**Exercise instructions**
Give back a single number, the count of lines containing the word "picture".

Object data in JSON:
-=-=-=-=-

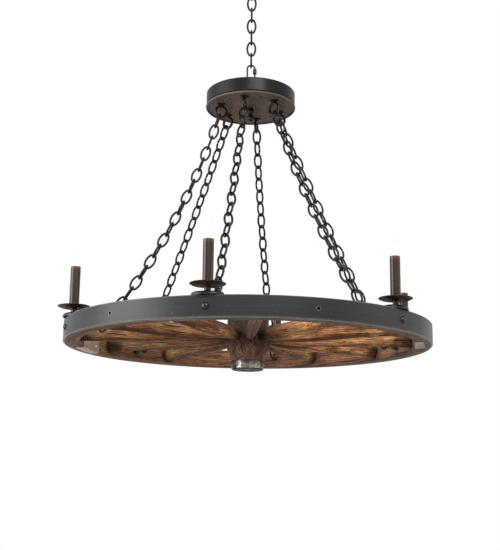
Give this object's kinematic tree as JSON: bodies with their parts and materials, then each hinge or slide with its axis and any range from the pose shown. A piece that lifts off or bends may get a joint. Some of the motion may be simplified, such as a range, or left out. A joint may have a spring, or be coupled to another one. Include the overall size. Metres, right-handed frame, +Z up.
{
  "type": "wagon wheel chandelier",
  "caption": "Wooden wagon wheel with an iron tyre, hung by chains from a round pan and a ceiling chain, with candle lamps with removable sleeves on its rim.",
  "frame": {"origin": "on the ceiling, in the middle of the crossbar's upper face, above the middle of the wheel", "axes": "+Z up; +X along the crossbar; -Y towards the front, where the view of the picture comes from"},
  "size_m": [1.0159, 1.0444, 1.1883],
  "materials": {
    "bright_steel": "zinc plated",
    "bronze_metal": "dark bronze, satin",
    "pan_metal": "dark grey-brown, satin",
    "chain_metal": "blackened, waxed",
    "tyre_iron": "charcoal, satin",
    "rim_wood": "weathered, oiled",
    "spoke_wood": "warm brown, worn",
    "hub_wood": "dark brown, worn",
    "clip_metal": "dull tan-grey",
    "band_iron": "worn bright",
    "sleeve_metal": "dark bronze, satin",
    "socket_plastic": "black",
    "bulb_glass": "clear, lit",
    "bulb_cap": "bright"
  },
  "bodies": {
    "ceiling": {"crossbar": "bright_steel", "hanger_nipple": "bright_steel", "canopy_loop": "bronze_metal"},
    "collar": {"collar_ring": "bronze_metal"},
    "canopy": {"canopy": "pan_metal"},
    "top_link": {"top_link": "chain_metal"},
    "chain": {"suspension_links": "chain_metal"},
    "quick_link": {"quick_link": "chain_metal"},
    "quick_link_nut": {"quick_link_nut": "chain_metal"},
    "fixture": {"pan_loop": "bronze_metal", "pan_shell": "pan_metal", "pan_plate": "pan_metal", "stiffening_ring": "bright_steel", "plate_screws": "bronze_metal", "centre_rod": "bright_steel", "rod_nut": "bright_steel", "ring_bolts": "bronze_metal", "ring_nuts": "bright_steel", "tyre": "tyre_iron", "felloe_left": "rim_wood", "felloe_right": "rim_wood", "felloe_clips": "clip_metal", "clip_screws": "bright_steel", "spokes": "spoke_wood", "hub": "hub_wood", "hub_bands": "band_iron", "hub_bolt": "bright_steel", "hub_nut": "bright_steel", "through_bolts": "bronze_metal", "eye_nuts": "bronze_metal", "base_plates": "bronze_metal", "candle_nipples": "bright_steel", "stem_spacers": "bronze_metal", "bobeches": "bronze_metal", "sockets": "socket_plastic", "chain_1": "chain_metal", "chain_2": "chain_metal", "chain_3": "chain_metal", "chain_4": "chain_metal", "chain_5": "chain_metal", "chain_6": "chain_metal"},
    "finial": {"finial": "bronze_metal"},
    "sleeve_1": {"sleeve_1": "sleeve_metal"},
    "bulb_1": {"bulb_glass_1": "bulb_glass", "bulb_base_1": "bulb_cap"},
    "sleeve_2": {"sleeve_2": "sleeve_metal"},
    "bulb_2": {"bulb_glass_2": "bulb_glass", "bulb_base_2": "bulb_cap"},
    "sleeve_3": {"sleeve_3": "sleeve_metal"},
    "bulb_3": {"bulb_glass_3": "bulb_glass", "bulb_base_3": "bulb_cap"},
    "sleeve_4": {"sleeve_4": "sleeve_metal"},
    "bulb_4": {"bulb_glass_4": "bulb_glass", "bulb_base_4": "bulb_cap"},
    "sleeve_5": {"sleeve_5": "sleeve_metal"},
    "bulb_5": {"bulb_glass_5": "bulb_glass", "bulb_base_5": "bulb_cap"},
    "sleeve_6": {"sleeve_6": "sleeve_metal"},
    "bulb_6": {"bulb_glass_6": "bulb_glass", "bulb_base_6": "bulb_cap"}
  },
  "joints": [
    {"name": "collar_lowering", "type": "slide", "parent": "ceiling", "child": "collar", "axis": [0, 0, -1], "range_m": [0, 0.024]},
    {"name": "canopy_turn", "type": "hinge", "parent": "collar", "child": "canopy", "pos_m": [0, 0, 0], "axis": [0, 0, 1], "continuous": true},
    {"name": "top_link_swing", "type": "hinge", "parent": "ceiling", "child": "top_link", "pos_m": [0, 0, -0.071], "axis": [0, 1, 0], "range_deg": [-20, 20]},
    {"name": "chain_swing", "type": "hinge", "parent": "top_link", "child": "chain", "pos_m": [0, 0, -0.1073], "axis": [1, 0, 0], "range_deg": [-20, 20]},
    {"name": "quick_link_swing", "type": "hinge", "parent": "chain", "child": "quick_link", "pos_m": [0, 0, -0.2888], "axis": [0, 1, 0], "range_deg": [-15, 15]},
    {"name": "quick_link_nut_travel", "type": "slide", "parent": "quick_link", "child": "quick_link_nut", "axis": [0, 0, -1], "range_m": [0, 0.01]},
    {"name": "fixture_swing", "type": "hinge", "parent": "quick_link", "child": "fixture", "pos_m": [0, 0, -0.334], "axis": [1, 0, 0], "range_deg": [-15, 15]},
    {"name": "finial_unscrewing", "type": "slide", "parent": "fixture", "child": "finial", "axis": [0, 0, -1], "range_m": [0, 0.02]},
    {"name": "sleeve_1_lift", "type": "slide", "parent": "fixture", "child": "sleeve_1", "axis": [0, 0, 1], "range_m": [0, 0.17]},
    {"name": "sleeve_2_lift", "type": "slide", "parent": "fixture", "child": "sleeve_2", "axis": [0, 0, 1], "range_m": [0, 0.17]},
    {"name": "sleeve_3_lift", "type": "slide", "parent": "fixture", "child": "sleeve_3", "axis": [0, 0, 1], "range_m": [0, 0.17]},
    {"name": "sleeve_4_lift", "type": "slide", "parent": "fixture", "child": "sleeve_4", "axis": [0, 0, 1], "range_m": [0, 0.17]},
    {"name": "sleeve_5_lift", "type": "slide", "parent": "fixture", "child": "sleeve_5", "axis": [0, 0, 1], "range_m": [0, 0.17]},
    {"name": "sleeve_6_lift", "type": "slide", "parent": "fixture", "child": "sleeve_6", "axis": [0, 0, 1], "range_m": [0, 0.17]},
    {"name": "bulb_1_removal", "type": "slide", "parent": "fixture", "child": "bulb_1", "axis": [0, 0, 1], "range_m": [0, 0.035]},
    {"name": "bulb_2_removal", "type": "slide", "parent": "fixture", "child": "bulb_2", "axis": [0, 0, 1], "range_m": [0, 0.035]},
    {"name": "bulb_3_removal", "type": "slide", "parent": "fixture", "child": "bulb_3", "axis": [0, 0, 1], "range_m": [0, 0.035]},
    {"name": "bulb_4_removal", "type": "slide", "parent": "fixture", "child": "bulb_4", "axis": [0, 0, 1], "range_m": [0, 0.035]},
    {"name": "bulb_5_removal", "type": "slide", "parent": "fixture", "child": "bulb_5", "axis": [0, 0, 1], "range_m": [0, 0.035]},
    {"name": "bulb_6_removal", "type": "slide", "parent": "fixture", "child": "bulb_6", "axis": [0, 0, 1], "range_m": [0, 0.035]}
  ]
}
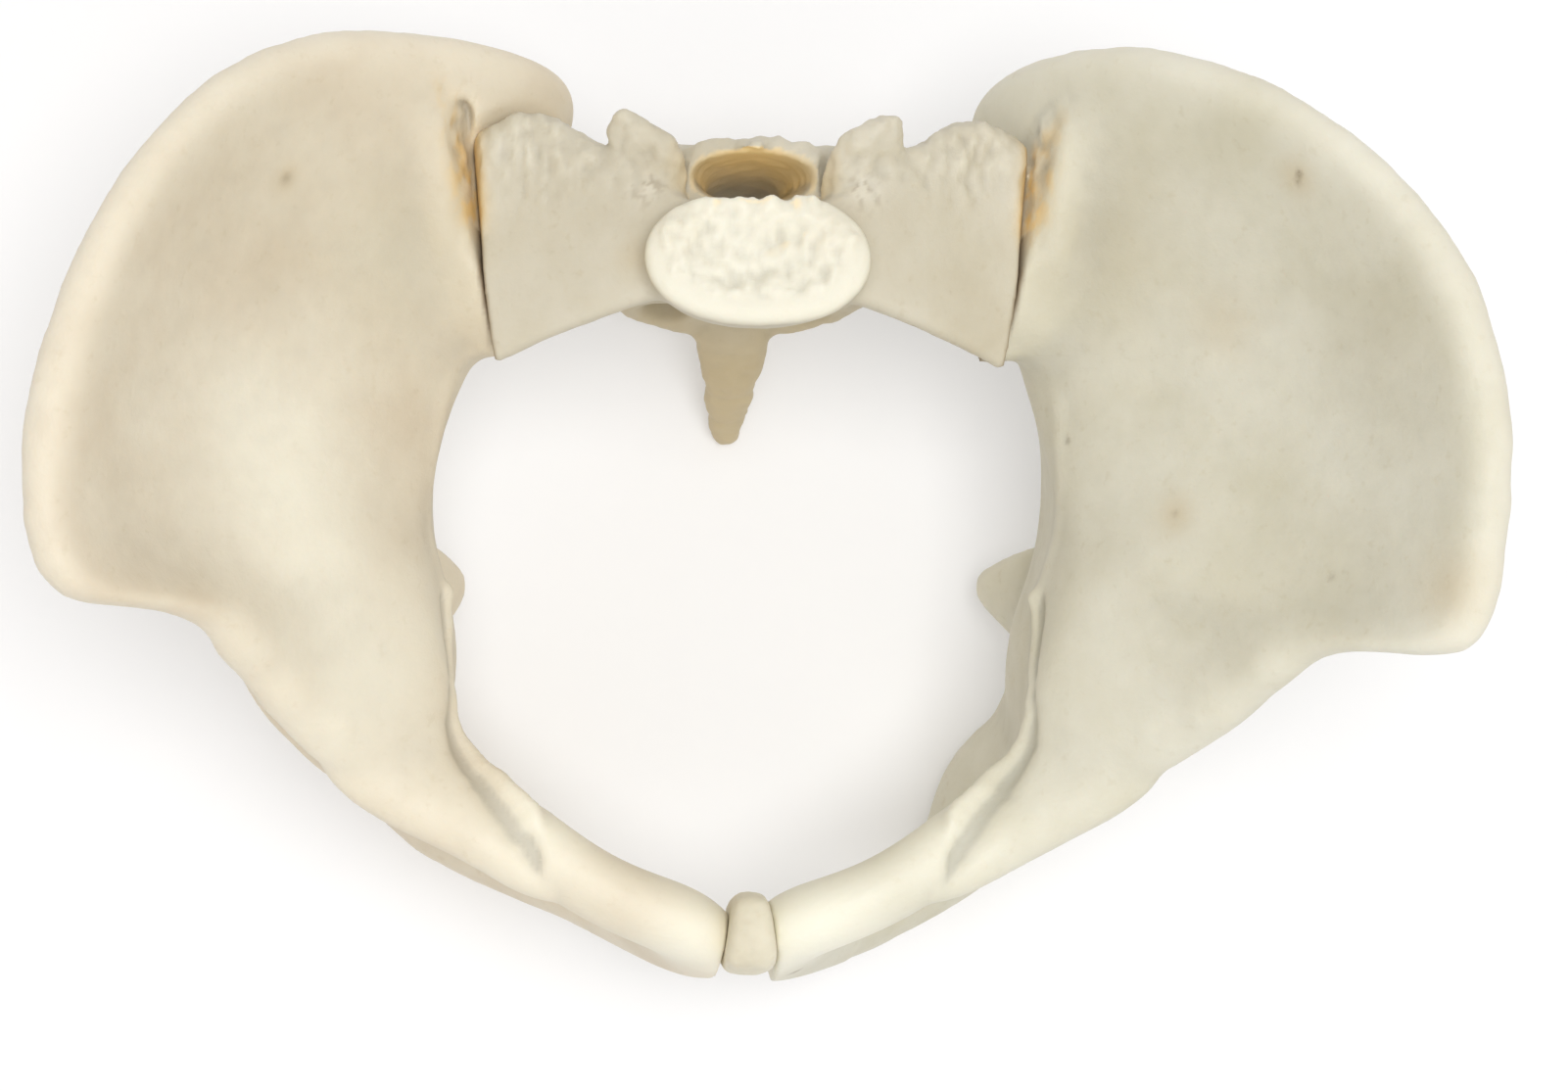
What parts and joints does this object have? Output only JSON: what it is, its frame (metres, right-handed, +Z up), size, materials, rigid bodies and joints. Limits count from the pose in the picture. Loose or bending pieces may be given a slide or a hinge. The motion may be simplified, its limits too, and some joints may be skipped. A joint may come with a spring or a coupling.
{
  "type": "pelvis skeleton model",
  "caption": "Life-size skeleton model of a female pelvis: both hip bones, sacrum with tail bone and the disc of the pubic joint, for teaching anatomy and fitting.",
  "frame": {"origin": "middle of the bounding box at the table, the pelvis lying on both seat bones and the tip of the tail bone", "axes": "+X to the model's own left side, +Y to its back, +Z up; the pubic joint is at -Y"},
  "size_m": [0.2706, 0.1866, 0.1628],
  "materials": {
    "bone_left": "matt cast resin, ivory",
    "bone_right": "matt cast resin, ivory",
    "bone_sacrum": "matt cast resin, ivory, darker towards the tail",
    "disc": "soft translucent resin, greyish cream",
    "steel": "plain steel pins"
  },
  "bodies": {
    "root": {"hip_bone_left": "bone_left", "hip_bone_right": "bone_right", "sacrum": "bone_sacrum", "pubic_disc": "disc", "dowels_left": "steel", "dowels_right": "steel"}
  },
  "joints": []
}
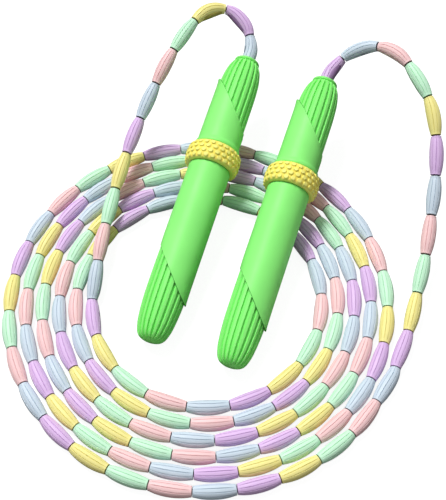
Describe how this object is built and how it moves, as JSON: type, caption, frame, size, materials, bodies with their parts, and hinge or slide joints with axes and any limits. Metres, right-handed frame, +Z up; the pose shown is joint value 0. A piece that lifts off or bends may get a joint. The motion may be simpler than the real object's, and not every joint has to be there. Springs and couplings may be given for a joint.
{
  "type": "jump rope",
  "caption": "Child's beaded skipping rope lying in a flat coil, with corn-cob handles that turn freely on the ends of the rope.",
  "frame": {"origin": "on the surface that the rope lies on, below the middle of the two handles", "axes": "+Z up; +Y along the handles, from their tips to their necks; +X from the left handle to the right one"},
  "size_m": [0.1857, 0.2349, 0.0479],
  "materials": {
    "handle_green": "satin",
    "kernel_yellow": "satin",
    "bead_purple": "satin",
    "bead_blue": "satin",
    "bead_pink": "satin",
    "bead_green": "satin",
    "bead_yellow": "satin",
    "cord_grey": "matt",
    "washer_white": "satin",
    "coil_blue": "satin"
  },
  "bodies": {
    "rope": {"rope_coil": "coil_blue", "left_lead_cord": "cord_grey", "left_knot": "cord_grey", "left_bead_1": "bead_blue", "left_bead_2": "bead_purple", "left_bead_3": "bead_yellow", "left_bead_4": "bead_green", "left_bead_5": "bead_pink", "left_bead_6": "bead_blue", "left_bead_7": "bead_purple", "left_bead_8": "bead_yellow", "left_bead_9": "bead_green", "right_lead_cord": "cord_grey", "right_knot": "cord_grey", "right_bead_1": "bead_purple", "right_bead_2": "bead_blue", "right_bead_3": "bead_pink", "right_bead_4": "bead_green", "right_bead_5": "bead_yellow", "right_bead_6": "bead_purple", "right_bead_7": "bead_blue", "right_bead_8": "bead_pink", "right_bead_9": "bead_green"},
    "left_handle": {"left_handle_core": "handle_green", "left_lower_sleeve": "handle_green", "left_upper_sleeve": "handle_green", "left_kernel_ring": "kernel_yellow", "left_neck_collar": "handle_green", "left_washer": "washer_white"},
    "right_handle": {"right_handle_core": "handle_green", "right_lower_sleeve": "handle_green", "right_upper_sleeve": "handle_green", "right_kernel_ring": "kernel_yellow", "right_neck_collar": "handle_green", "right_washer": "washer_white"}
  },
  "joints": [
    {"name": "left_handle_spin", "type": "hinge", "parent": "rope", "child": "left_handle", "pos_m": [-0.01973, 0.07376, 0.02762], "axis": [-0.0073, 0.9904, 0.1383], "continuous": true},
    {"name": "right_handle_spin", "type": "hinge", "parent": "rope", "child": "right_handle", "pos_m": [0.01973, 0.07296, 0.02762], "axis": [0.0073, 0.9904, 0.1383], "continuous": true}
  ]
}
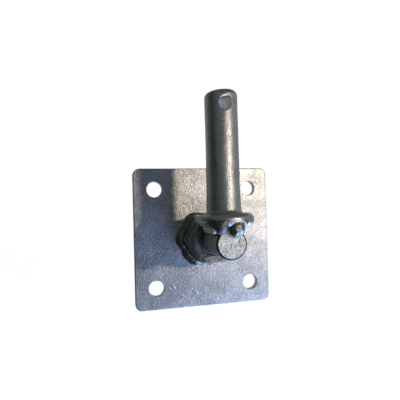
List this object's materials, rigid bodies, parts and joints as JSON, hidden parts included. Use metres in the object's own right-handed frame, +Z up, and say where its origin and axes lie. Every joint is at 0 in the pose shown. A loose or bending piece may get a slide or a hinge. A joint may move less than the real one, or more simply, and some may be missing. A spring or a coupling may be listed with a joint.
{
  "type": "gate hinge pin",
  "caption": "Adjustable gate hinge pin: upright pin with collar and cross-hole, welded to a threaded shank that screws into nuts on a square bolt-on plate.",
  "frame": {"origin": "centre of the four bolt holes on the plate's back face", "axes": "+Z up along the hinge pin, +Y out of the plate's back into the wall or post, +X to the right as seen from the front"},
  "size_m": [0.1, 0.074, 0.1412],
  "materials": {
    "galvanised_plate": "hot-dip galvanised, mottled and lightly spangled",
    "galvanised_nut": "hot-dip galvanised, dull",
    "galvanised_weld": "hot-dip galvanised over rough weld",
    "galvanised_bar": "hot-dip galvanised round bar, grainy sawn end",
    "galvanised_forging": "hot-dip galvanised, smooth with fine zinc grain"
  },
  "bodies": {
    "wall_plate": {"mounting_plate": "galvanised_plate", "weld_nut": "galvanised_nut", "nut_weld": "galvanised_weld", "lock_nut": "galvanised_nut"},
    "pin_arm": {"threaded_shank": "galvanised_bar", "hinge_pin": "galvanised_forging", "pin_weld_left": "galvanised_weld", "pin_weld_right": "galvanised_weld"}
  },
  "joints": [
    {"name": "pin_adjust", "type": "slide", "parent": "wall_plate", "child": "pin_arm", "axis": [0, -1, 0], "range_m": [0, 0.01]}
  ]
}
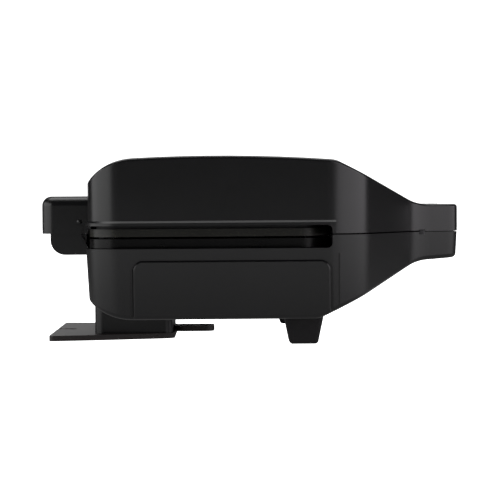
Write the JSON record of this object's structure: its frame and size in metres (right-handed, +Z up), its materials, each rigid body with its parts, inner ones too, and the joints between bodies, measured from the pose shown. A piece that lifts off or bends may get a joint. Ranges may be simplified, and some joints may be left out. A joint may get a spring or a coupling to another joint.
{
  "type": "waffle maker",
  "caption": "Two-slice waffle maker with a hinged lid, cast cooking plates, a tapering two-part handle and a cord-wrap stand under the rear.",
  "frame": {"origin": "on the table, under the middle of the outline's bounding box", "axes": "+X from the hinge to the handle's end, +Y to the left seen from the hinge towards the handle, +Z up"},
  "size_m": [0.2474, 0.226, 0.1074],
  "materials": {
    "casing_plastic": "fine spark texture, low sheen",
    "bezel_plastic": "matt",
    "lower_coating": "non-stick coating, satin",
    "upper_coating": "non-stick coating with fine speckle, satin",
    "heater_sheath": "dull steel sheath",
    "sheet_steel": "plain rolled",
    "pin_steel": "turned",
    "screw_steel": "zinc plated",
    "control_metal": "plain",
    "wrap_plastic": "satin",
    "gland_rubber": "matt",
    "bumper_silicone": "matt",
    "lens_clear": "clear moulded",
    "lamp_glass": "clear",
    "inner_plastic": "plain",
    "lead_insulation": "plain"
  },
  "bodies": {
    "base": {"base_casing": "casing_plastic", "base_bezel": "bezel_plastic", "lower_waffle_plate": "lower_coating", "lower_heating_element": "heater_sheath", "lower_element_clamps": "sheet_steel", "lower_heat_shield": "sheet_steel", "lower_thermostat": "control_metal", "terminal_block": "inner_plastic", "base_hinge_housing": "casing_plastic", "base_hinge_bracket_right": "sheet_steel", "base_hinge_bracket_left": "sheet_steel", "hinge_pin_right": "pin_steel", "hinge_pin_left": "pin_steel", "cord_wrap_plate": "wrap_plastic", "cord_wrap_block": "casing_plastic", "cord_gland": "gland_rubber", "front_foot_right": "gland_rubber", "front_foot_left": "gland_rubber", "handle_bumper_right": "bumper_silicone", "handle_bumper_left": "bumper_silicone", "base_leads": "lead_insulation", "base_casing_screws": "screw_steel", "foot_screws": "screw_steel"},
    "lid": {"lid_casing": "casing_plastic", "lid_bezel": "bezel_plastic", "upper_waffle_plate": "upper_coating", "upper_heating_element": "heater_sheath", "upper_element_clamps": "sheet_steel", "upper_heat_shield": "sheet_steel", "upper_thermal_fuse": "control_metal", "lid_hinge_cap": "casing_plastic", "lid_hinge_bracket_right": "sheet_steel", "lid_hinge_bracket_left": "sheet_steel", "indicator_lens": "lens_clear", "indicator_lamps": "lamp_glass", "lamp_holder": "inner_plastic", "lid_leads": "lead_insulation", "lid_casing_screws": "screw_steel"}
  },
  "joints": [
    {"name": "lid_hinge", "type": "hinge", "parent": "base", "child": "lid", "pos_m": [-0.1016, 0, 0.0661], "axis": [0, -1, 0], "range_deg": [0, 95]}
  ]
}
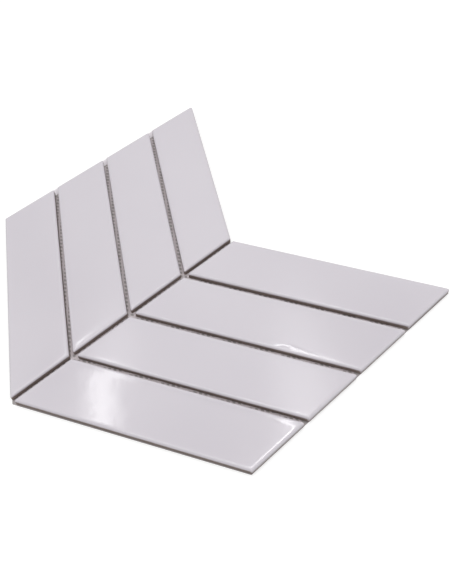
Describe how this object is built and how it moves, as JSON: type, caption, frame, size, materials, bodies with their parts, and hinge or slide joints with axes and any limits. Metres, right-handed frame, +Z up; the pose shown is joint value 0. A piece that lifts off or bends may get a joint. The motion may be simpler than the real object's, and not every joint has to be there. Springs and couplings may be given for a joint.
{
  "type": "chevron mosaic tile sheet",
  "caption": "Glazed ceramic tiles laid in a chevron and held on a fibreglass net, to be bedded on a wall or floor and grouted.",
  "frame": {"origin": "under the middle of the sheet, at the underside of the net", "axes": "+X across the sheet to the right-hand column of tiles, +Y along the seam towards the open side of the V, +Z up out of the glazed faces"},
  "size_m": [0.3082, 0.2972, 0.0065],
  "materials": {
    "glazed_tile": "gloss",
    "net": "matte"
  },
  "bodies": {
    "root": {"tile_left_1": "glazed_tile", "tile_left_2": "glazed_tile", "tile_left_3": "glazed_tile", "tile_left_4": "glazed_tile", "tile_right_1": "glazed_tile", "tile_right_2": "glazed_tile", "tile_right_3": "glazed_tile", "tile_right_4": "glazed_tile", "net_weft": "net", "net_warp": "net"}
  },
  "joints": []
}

-=-=-=-=-

**Task output**
2